In the article by Sophie Ibbotson and Max Lovell-Hoare the events which they describe clearly represent a significant trend of expanding Chinese economic involvement in Central Asia and elsewhere.  But those events all seem to be overt commercial and/or aid transactions.  In this case I was surprised by the authors’ choice of the title ‘China’s Expansion by Stealth’, which seems inappropriate.

I might add that the authors have evidently missed the prompt denial by the Ukrainian side of the extraordinary report claiming that a project had been agreed for the Chinese to lease 3 million hectares (30,000 square kilometres) of land in the Ukraine.

Dr Stephan Ortmann (in reply):

While there was much debate on the way the declaration was worded, it is clear that the conditions were not greatly affected. Even those “concessions” to the British are kept vague enough to allow for significant interpretation. Of course, China did not want a sudden change which would risk the situation in Hong Kong but to allow for a gradual change, which we are witnessing now with the decline in civic freedoms.

Clearly, on the other hand, the Basic Law and the Joint Declaration were interpreted by democracy activists as a promise for democracy in the future. That has driven the movement for a long time and is still a motivator now.

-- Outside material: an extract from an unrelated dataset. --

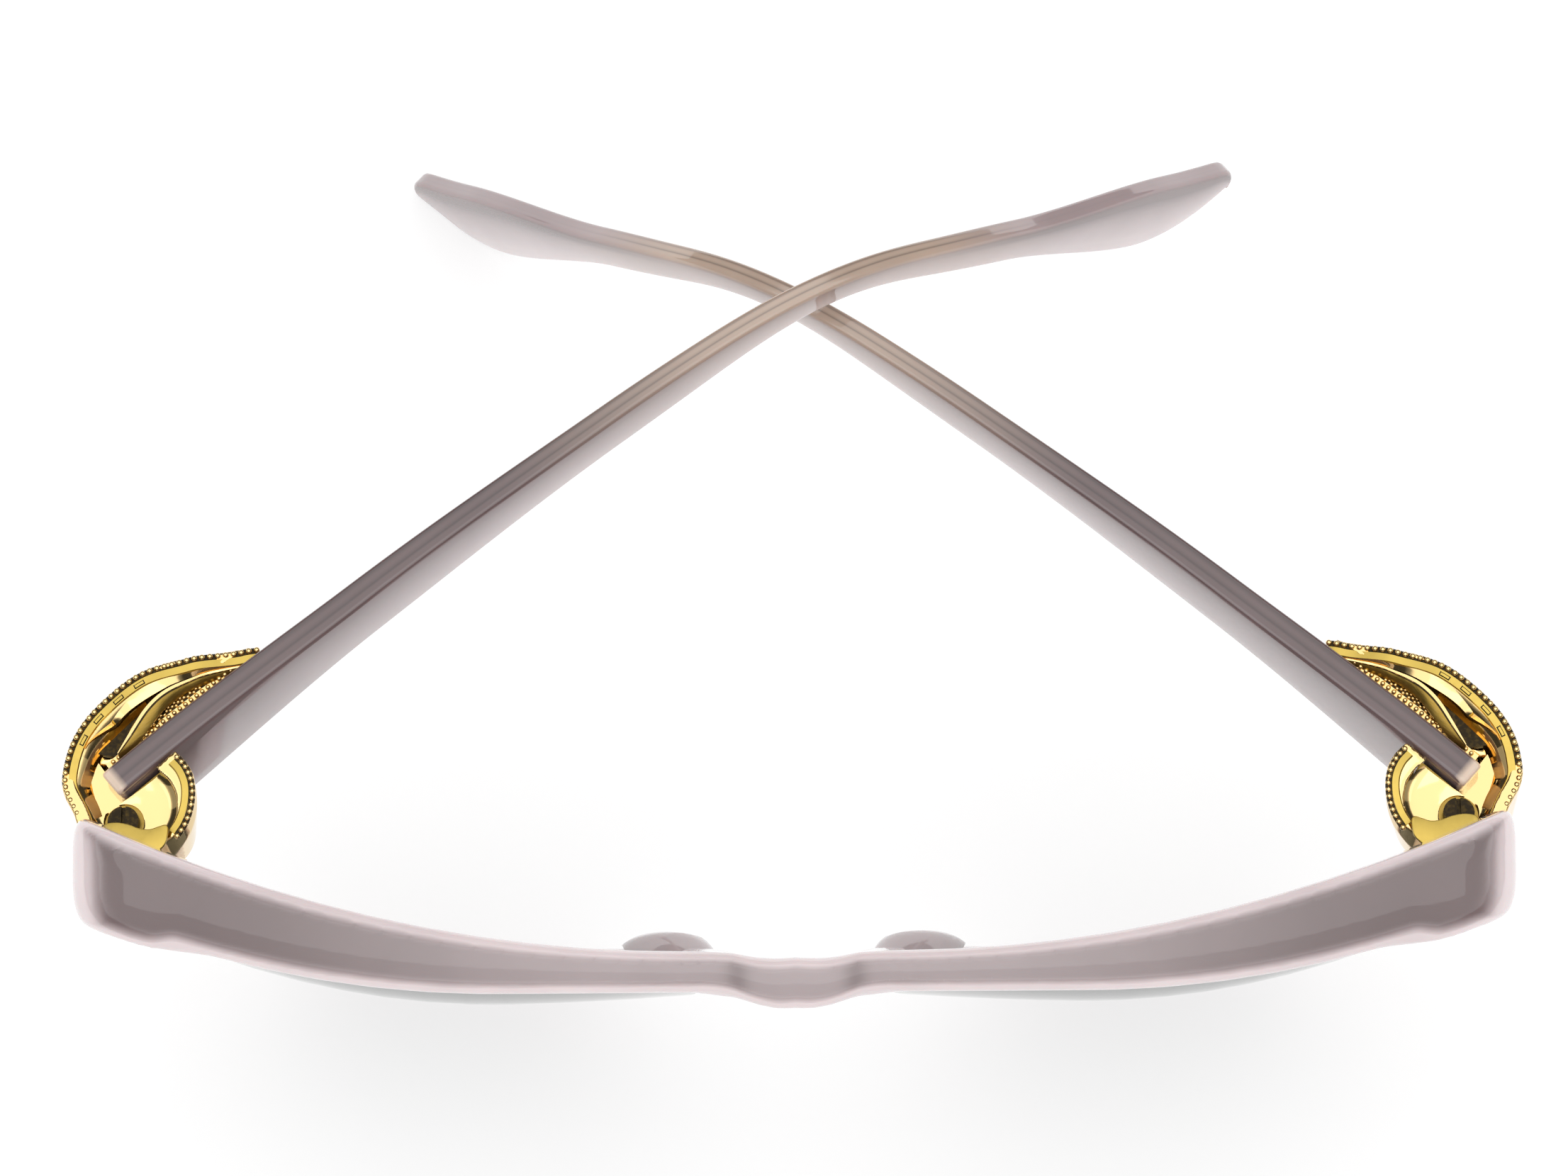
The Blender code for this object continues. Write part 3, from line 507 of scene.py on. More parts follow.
@finish
def rubbed_gold(look, tree, place):
    """Gold plate rubbed with a fine cloth: an even tan sheen without sharp reflections."""
    # Rub marks 0.5 mm apart
    marks = add_node(tree, "ShaderNodeTexNoise", {"Vector": place, "Scale": 2000.0, "Detail": 3.0})
    gloss = add_node(tree, "ShaderNodeMapRange", {
        "Value": marks.outputs["Fac"], "To Min": 0.3, "To Max": 0.45})
    bump = add_node(tree, "ShaderNodeBump", {
        "Height": marks.outputs["Fac"], "Strength": 0.12, "Distance": 0.00005})
    return {"Base Color": look.band_color, "Metallic": 1.0, "Roughness": gloss.outputs["Result"],
            "Normal": bump.outputs["Normal"]}


@finish
def patina_and_painted_shade_gold(look, tree, place):
    """Dark gold: patina in the recesses between the beads, where the polishing wheel doesn't reach, and
    painted shade and painted reflection in the groove below the slope, the bed beside the temple and the
    hinge screws.
    """
    # Grains of grime 0.4 mm across
    grime = add_node(tree, "ShaderNodeTexNoise", {"Vector": place, "Scale": 2500.0, "Detail": 4.0})
    spread = add_node(tree, "ShaderNodeMapRange", {
        "Value": grime.outputs["Fac"], "From Min": 0.45, "From Max": 0.75})
    shade = add_node(tree, "ShaderNodeMix", {
        "Factor": spread.outputs["Result"], "A": look.patina_and_shade_color,
        "B": blend(look.patina_and_shade_color, look.satin_color, 0.18)}, data_type="RGBA")
    bump = add_node(tree, "ShaderNodeBump", {
        "Height": grime.outputs["Fac"], "Strength": 0.5, "Distance": 0.0001})
    return {"Base Color": shade.outputs["Result"], "Metallic": 0.7, "Roughness": 0.45,
            "Normal": bump.outputs["Normal"]}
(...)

The “rule of law” was tested in a number of ways before and during the Umbrella Movement. First of all, the White Paper on “One-Country, Two-Systems” issued by the Chinese government prior to the protest movement suggested that judges had to be “patriotic.” Secondly, the inability or unwillingness of the government to clear the illegal protest possibly because of Chinese intervention suggests that they could not implement the law (at least temporarily). Instead, they resorted to extralegal means such as hiring thugs to create chaos (probably with the intent of using it as a pretense). This, however, failed. Also, the use of violence by the police backfired (especially when it was done in a “black corner”). When the protests were eventually cleared, it was because of the court orders, which highlighted the legitimacy of the courts in contrast to the chief executive.